Loading states collapse. The entire page is either loading or loaded. You can't show metric cards immediately while the shipments table is still fetching.
The small endpoint version
Split by data unit and ownership:
GET /api/metrics/orders/summary → { count, value }
GET /api/metrics/revenue/weekly → { total, change }
GET /api/shipments/recent?limit=20 → [ ...shipments... ]
GET /api/notifications/count → { count }
Each endpoint owns one thing. The frontend fires all four in parallel. The page renders as data arrives.
Now you can cache /api/metrics/revenue/weekly for 60 seconds with a Cache-Control header — it won't change between requests. /api/notifications/count gets 10 seconds. /api/shipments/recent gets 15. Independent TTLs, independent staleness decisions. An HTTP caching layer (or even a CDN for public data) handles this for free if you structure it right.
What this enables on the frontend
Four parallel requests with independent loading states maps directly to four skeleton zones:
function Dashboard() {
const orders = useQuery({ queryKey: ["orders", "summary"], queryFn: fetchOrderSummary });
const revenue = useQuery({ queryKey: ["revenue", "weekly"], queryFn: fetchWeeklyRevenue });
const shipments = useQuery({ queryKey: ["shipments", "recent"], queryFn: fetchRecentShipments });
const notifications = useQuery({ queryKey: ["notifications", "count"], queryFn: fetchNotificationCount });
return (
<DashboardLayout>
<MetricStrip>
<MetricCard query={orders} label="Open Orders" />
<MetricCard query={revenue} label="Revenue This Week" />
<MetricCard query={notifications} label="Unread" />
</MetricStrip>
<ShipmentsTable query={shipments} />
</DashboardLayout>
);
}
Each MetricCard shows its own skeleton while its query is pending. The table has its own skeleton. The user sees the metric cards appear within 80ms and the table fill in at 300ms. The old endpoint would have held all of that until the slowest piece resolved.

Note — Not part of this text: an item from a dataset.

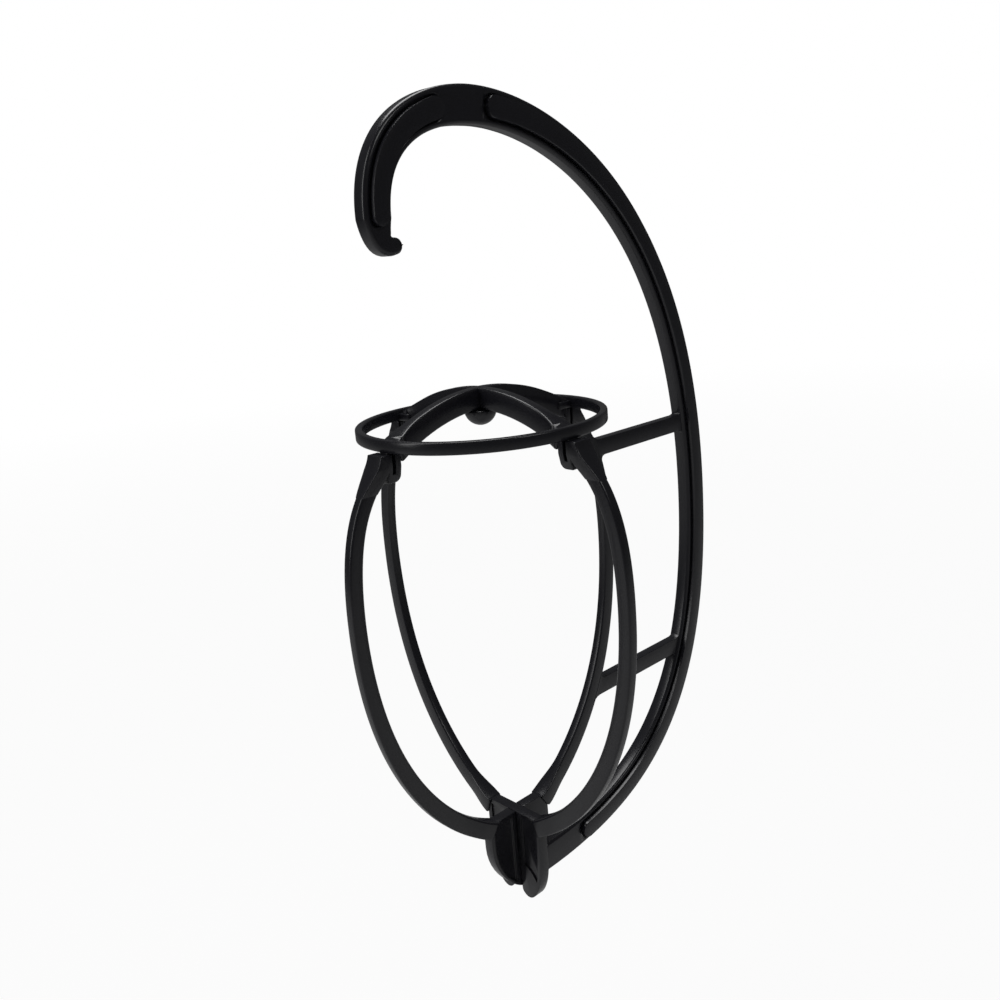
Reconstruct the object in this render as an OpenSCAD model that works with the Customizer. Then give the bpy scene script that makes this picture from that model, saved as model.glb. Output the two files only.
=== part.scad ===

This also means error states are scoped. If the revenue metric fails, the rest of the page still works. The card shows an error state; everything else renders normally. With a kitchen sink endpoint, one failing join takes the whole page down.
The cost of small endpoints
There is a real cost: request count. Four requests instead of one means four round trips, four sets of headers, four connections (mitigated by HTTP/2 multiplexing, but not eliminated). On a slow mobile network or a high-latency VPN, this can be perceptible.
The mitigation is not to collapse back to a single endpoint — it's to measure. Most internal dashboards run on fast connections. Most slow-network users are on public-facing pages where you have other strategies (SSR, prefetching, edge caching). The round-trip cost is usually not the bottleneck people assume it is.
When it genuinely is — when you're building for weak connections or you've profiled and confirmed waterfall latency is the issue — that's when you reach for a BFF.
When to aggregate: the BFF pattern
A Backend for Frontend layer is an aggregation service that lives between the API layer and the client. It's not a replacement for small endpoints; it's a composition layer on top of them.
Client → BFF (Node.js) → GET /api/metrics/orders/summary
→ GET /api/metrics/revenue/weekly
→ GET /api/shipments/recent
→ GET /api/notifications/count
The BFF fires the downstream requests in parallel, aggregates, and returns one response to the client. You get the network efficiency of one request and the architectural cleanliness of small, independently cacheable downstream endpoints.
The BFF pattern makes sense when: you're targeting mobile clients with constrained bandwidth, you have multiple client types (web/mobile/TV) with different data shape needs, or you need to aggregate across microservices that can't be called directly from the browser. It does not make sense as a catch-all for every project. Adding a BFF to a monolith that's serving one web client is almost always premature.
Endpoint size and skeleton screen design
Here's the design implication most teams miss: your skeleton screens should be designed around your endpoint boundaries, not your page layout.
If you have one endpoint, you have one loading state: a full-page skeleton that resolves all at once. If you have four endpoints, you have four loading zones, each with their own skeleton and their own resolution timing. The designer needs to know which data lands first so they can prioritize what appears above the fold.
In practice this means frontend engineers and designers need to agree on endpoint granularity before either party starts building. The designer shouldn't be drawing a skeleton screen for a section whose data is bundled into the same response as the header. The engineer shouldn't be splitting endpoints in ways that create visible jank the designer didn't account for.
That coordination is the real architectural decision. Small endpoints make it explicit. Kitchen sink endpoints hide it until someone notices the skeleton flash is ugly in production.
A useful heuristic
If a field in your endpoint response is never read by the frontend, the endpoint is over-fetching. Audit your API responses against actual frontend usage once a quarter. You'll find fields that were added for a feature that got cut, join data that's only used in one edge case, and nested objects that get immediately destructured into one property.
Small endpoints don't eliminate over-fetching, but they localize it. When /api/metrics/orders/summary returns an unused field, the blast radius is one small response. When /api/dashboard over-fetches, you're paying the serialization and transport cost across the entire page on every load.
Shape endpoints around data units. Let the page assemble them. The loading states will be better and the caching story will actually work.